__WHAT YOU NEED TO DO__. Write out the whole listing again, exactly.

__SUPPLIED MATERIAL__.

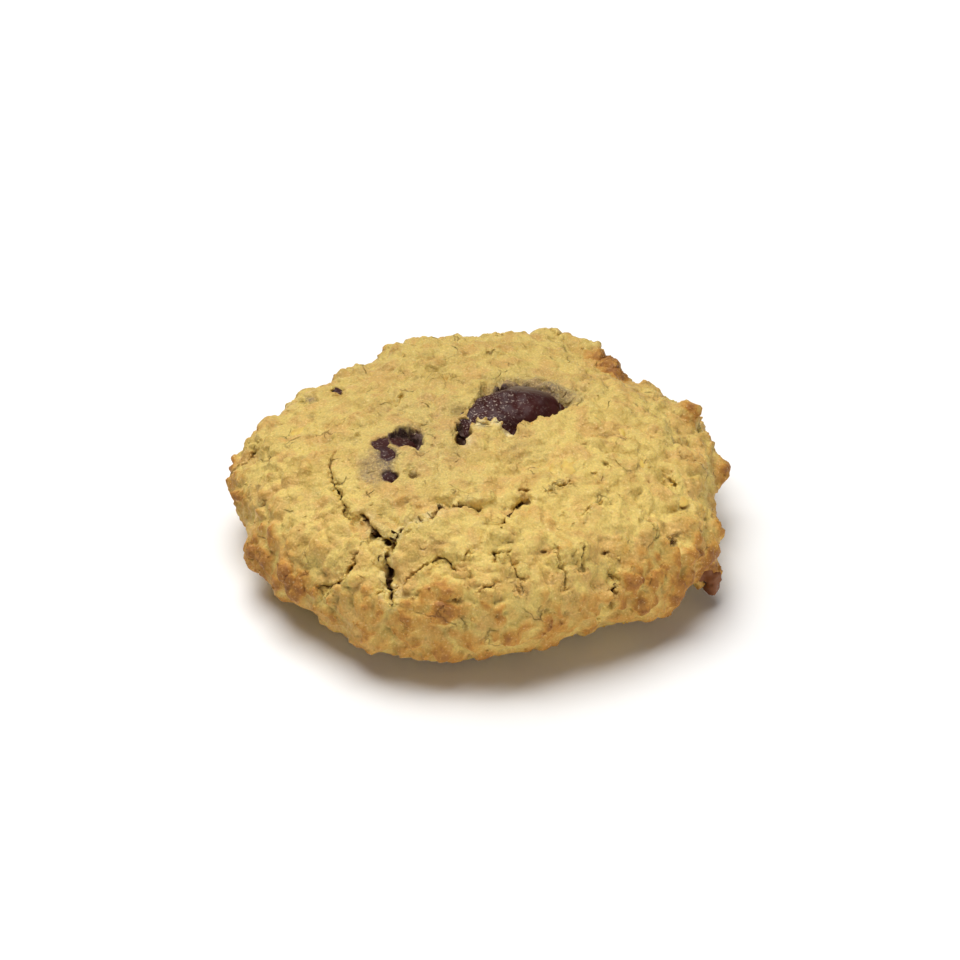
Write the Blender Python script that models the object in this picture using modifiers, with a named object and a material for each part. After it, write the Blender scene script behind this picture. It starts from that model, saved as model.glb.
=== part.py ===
"""A cranberry drop cookie: one craggy baked mound of oat dough, with four dried cranberries showing.

Metres, +Z up. The origin lies on the surface that the cookie rests on, under the middle of its outline.
A place on the cookie is given as a spot: a compass azimuth, anticlockwise from +X, and a latitude that
runs from 90 at the top through 0 on the widest line to -90 under the base.
"""

import math
from collections import namedtuple

import bpy
import numpy as np
from mathutils import Euler, Matrix, Vector, noise

MM = 0.001

# The plain mound: what a spoonful of dough bakes to before its crags are counted. Millimetres.
HEIGHT = 21.2
RIM_HEIGHT = 8.2
TOP_FULLNESS = 2.3
BASE_FULLNESS = 2.7
EDGE_REACH = (35.2, 37.2, 33.6, 36.4, 35.6, 33.2, 31.0, 32.0, 33.8, 32.8, 33.2, 36.2, 35.8, 36.0, 37.2, 37.4)
# The round underside would reach this far below the tray if it had not settled flat on it.
SETTLED = 0.9
FLAT_WITHIN = 0.2

# How finely the mound is shaped, and how many triangles the finished crust keeps.
BLANK_SUBDIVISIONS = 7
SKIN_DETAIL = 0.5
CRUST_TRIANGLES = 7900

# Uneven dough, from broad swells down to oat-sized knobs: size and rise in millimetres.
SWELL_SIZE, SWELL_RISE = 13.0, 1.1
KNOB_SIZE, KNOB_RISE = 5.2, 0.95
GRAIN_SIZE, GRAIN_RISE = 2.4, 0.38
TOP_CALM = 0.5
# The crust is fully rough below the first of these heights, and calm above the second.
FLANK_HEIGHTS = (14.0, 20.0)
# All relief fades out between these heights, so that the foot stays flat on the tray.
FOOT_HEIGHTS = (0.0, 3.5)
# Smooth up to the first distance from the middle of a berry, and rough again from the second, in its half lengths.
CALM_OVER_FRUIT = (0.6, 1.7)
# What makes torn edges ragged: a push in millimetres, and how many times it changes in a millimetre.
RAGGED_PUSHES = ((0.55, 0.42), (0.3, 1.15))
# A crack fades in over this share of its route at each end, and its lips reach this many crack widths.
CRACK_FADE = (-0.12, 0.15)
LIP_REACH = 4.5
# A window falls to its full depth between these shares of its half size, from the outside in.
WINDOW_EDGE = (0.75, 1.2)

Lump = namedtuple("Lump", "azimuth latitude radius rise")
Crack = namedtuple("Crack", "route width depth lip")
Window = namedtuple("Window", "x y length breadth turn depth")
Berry = namedtuple("Berry", "name x y z half_sizes yaw pitch roll triangles")

LUMPS = (
    # Plates of crust that lifted as the cookie split, on the side that faces -Y.
    Lump(-96, 42, 6.5, 1.1),
    Lump(-111, 15, 6.5, 1.0),
    Lump(-90, 19, 7.5, 0.9),
    Lump(-116, 30, 3.2, 1.1),
    Lump(-72, 38, 6.0, 0.8),
    Lump(-87, -6, 9.0, 0.9),
    # Browned knobs low on the left and right of that side.
    Lump(-139, 8, 3.6, 1.3),
    Lump(-150, -2, 3.2, 1.2),
    Lump(-141, -10, 2.3, 1.6),
    Lump(-132, -3, 2.6, 1.4),
    Lump(-157, -9, 2.6, 1.3),
    Lump(-31, 19, 2.6, 1.3),
    Lump(-42, 31, 3.6, 0.8),
    Lump(-44, -5, 5.2, 1.1),
    Lump(-22, 4, 3.0, 1.3),
    # Nubs and crags that stand out from the rim.
    Lump(18, 27, 1.5, 2.2),
    Lump(6, 1, 1.9, 2.3),
    Lump(66, 22, 3.0, 2.3),
    Lump(58, 21, 2.4, 2.6),
    Lump(72, 30, 7.0, 1.0),
    Lump(171, 2, 3.0, 1.3),
    Lump(140, 5, 4.2, 1.6),
    Lump(112, 6, 5.0, 1.2),
    Lump(84, 2, 4.0, 1.8),
    Lump(28, -2, 3.4, 1.5),
    # Hollows in the top, where the dough slumped beside the fruit.
    Lump(-167, 86, 2.2, -1.0),
    Lump(80, 63, 1.3, -1.2),
    Lump(-118, 66, 1.0, -1.0),
    Lump(-160, 62, 5.0, -0.7),
    Lump(-112, 66, 5.5, -0.6),
)

CRACKS = (
    # One long split round the fruit on the left, then along the front of the top.
    Crack(((-160, 56), (-152, 51), (-147, 48), (-140, 46), (-134, 43), (-129, 41)), 0.55, 1.1, 0.2),
    Crack(((-129, 41), (-125, 43), (-118, 40), (-114, 40), (-110, 39)), 0.75, 1.7, 0.3),
    Crack(((-110, 39), (-109, 44), (-106, 50), (-102, 54), (-95, 57), (-90, 56), (-83, 53)), 0.75, 1.6, -0.6),
    Crack(((-81, 46), (-78, 49), (-76, 52), (-72, 55), (-69, 56)), 0.85, 1.8, -0.5),
    # Splits that run down the front.
    Crack(((-110, 39), (-111, 33), (-110, 28), (-108, 24), (-108, 17)), 0.85, 2.3, 0.3),
    Crack(((-119, 30), (-118, 26), (-120, 20), (-122, 12), (-126, 5)), 0.65, 1.3, 0.4),
    Crack(((-106, 24), (-104, 28), (-101, 33), (-98, 36), (-95, 33), (-92, 32)), 0.6, 1.1, 0.5),
    Crack(((-85, 39), (-80, 37), (-79, 31), (-78, 24)), 0.55, 1.0, 0.3),
    Crack(((-68, 37), (-68, 29), (-67, 23), (-68, 16)), 0.55, 1.1, 0.2),
    Crack(((-54, 31), (-55, 25), (-56, 14), (-58, 2)), 0.65, 1.3, 0.3),
    Crack(((-39, 20), (-34, 18)), 0.8, 1.3, 0.2),
    Crack(((-20, 42), (-24, 36)), 0.7, 1.3, 0.2),
    # The far side has cracked in the same way.
    Crack(((38, 52), (45, 46), (52, 44), (60, 37), (61, 28)), 0.65, 1.4, 0.4),
    Crack(((88, 49), (96, 46), (103, 47), (110, 40), (112, 30), (118, 20)), 0.75, 1.7, 0.4),
    Crack(((128, 38), (134, 30), (137, 20), (135, 8)), 0.65, 1.4, 0.3),
    Crack(((10, 34), (4, 27), (6, 18), (2, 9)), 0.6, 1.2, 0.3),
    Crack(((176, 36), (-178, 27), (179, 16)), 0.6, 1.3, 0.3),
)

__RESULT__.
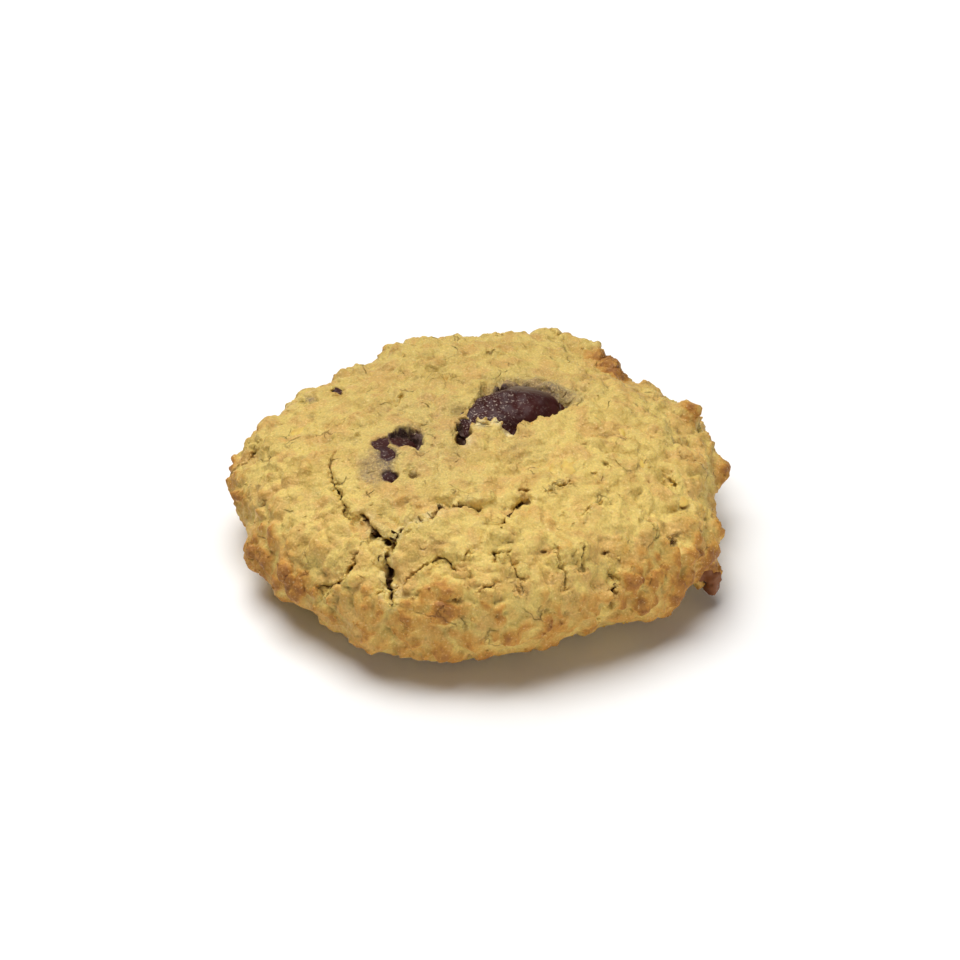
Write the Blender Python script that models the object in this picture using modifiers, with a named object and a material for each part. After it, write the Blender scene script behind this picture. It starts from that model, saved as model.glb.
=== part.py ===
"""A cranberry drop cookie: one craggy baked mound of oat dough, with four dried cranberries showing.

Metres, +Z up. The origin lies on the surface that the cookie rests on, under the middle of its outline.
A place on the cookie is given as a spot: a compass azimuth, anticlockwise from +X, and a latitude that
runs from 90 at the top through 0 on the widest line to -90 under the base.
"""

import math
from collections import namedtuple

import bpy
import numpy as np
from mathutils import Euler, Matrix, Vector, noise

MM = 0.001

# The plain mound: what a spoonful of dough bakes to before its crags are counted. Millimetres.
HEIGHT = 21.2
RIM_HEIGHT = 8.2
TOP_FULLNESS = 2.3
BASE_FULLNESS = 2.7
EDGE_REACH = (35.2, 37.2, 33.6, 36.4, 35.6, 33.2, 31.0, 32.0, 33.8, 32.8, 33.2, 36.2, 35.8, 36.0, 37.2, 37.4)
# The round underside would reach this far below the tray if it had not settled flat on it.
SETTLED = 0.9
FLAT_WITHIN = 0.2

# How finely the mound is shaped, and how many triangles the finished crust keeps.
BLANK_SUBDIVISIONS = 7
SKIN_DETAIL = 0.5
CRUST_TRIANGLES = 7900

# Uneven dough, from broad swells down to oat-sized knobs: size and rise in millimetres.
SWELL_SIZE, SWELL_RISE = 13.0, 1.1
KNOB_SIZE, KNOB_RISE = 5.2, 0.95
GRAIN_SIZE, GRAIN_RISE = 2.4, 0.38
TOP_CALM = 0.5
# The crust is fully rough below the first of these heights, and calm above the second.
FLANK_HEIGHTS = (14.0, 20.0)
# All relief fades out between these heights, so that the foot stays flat on the tray.
FOOT_HEIGHTS = (0.0, 3.5)
# Smooth up to the first distance from the middle of a berry, and rough again from the second, in its half lengths.
CALM_OVER_FRUIT = (0.6, 1.7)
# What makes torn edges ragged: a push in millimetres, and how many times it changes in a millimetre.
RAGGED_PUSHES = ((0.55, 0.42), (0.3, 1.15))
# A crack fades in over this share of its route at each end, and its lips reach this many crack widths.
CRACK_FADE = (-0.12, 0.15)
LIP_REACH = 4.5
# A window falls to its full depth between these shares of its half size, from the outside in.
WINDOW_EDGE = (0.75, 1.2)

Lump = namedtuple("Lump", "azimuth latitude radius rise")
Crack = namedtuple("Crack", "route width depth lip")
Window = namedtuple("Window", "x y length breadth turn depth")
Berry = namedtuple("Berry", "name x y z half_sizes yaw pitch roll triangles")

LUMPS = (
    # Plates of crust that lifted as the cookie split, on the side that faces -Y.
    Lump(-96, 42, 6.5, 1.1),
    Lump(-111, 15, 6.5, 1.0),
    Lump(-90, 19, 7.5, 0.9),
    Lump(-116, 30, 3.2, 1.1),
    Lump(-72, 38, 6.0, 0.8),
    Lump(-87, -6, 9.0, 0.9),
    # Browned knobs low on the left and right of that side.
    Lump(-139, 8, 3.6, 1.3),
    Lump(-150, -2, 3.2, 1.2),
    Lump(-141, -10, 2.3, 1.6),
    Lump(-132, -3, 2.6, 1.4),
    Lump(-157, -9, 2.6, 1.3),
    Lump(-31, 19, 2.6, 1.3),
    Lump(-42, 31, 3.6, 0.8),
    Lump(-44, -5, 5.2, 1.1),
    Lump(-22, 4, 3.0, 1.3),
    # Nubs and crags that stand out from the rim.
    Lump(18, 27, 1.5, 2.2),
    Lump(6, 1, 1.9, 2.3),
    Lump(66, 22, 3.0, 2.3),
    Lump(58, 21, 2.4, 2.6),
    Lump(72, 30, 7.0, 1.0),
    Lump(171, 2, 3.0, 1.3),
    Lump(140, 5, 4.2, 1.6),
    Lump(112, 6, 5.0, 1.2),
    Lump(84, 2, 4.0, 1.8),
    Lump(28, -2, 3.4, 1.5),
    # Hollows in the top, where the dough slumped beside the fruit.
    Lump(-167, 86, 2.2, -1.0),
    Lump(80, 63, 1.3, -1.2),
    Lump(-118, 66, 1.0, -1.0),
    Lump(-160, 62, 5.0, -0.7),
    Lump(-112, 66, 5.5, -0.6),
)

CRACKS = (
    # One long split round the fruit on the left, then along the front of the top.
    Crack(((-160, 56), (-152, 51), (-147, 48), (-140, 46), (-134, 43), (-129, 41)), 0.55, 1.1, 0.2),
    Crack(((-129, 41), (-125, 43), (-118, 40), (-114, 40), (-110, 39)), 0.75, 1.7, 0.3),
    Crack(((-110, 39), (-109, 44), (-106, 50), (-102, 54), (-95, 57), (-90, 56), (-83, 53)), 0.75, 1.6, -0.6),
    Crack(((-81, 46), (-78, 49), (-76, 52), (-72, 55), (-69, 56)), 0.85, 1.8, -0.5),
    # Splits that run down the front.
    Crack(((-110, 39), (-111, 33), (-110, 28), (-108, 24), (-108, 17)), 0.85, 2.3, 0.3),
    Crack(((-119, 30), (-118, 26), (-120, 20), (-122, 12), (-126, 5)), 0.65, 1.3, 0.4),
    Crack(((-106, 24), (-104, 28), (-101, 33), (-98, 36), (-95, 33), (-92, 32)), 0.6, 1.1, 0.5),
    Crack(((-85, 39), (-80, 37), (-79, 31), (-78, 24)), 0.55, 1.0, 0.3),
    Crack(((-68, 37), (-68, 29), (-67, 23), (-68, 16)), 0.55, 1.1, 0.2),
    Crack(((-54, 31), (-55, 25), (-56, 14), (-58, 2)), 0.65, 1.3, 0.3),
    Crack(((-39, 20), (-34, 18)), 0.8, 1.3, 0.2),
    Crack(((-20, 42), (-24, 36)), 0.7, 1.3, 0.2),
    # The far side has cracked in the same way.
    Crack(((38, 52), (45, 46), (52, 44), (60, 37), (61, 28)), 0.65, 1.4, 0.4),
    Crack(((88, 49), (96, 46), (103, 47), (110, 40), (112, 30), (118, 20)), 0.75, 1.7, 0.4),
    Crack(((128, 38), (134, 30), (137, 20), (135, 8)), 0.65, 1.4, 0.3),
    Crack(((10, 34), (4, 27), (6, 18), (2, 9)), 0.6, 1.2, 0.3),
    Crack(((176, 36), (-178, 27), (179, 16)), 0.6, 1.3, 0.3),
)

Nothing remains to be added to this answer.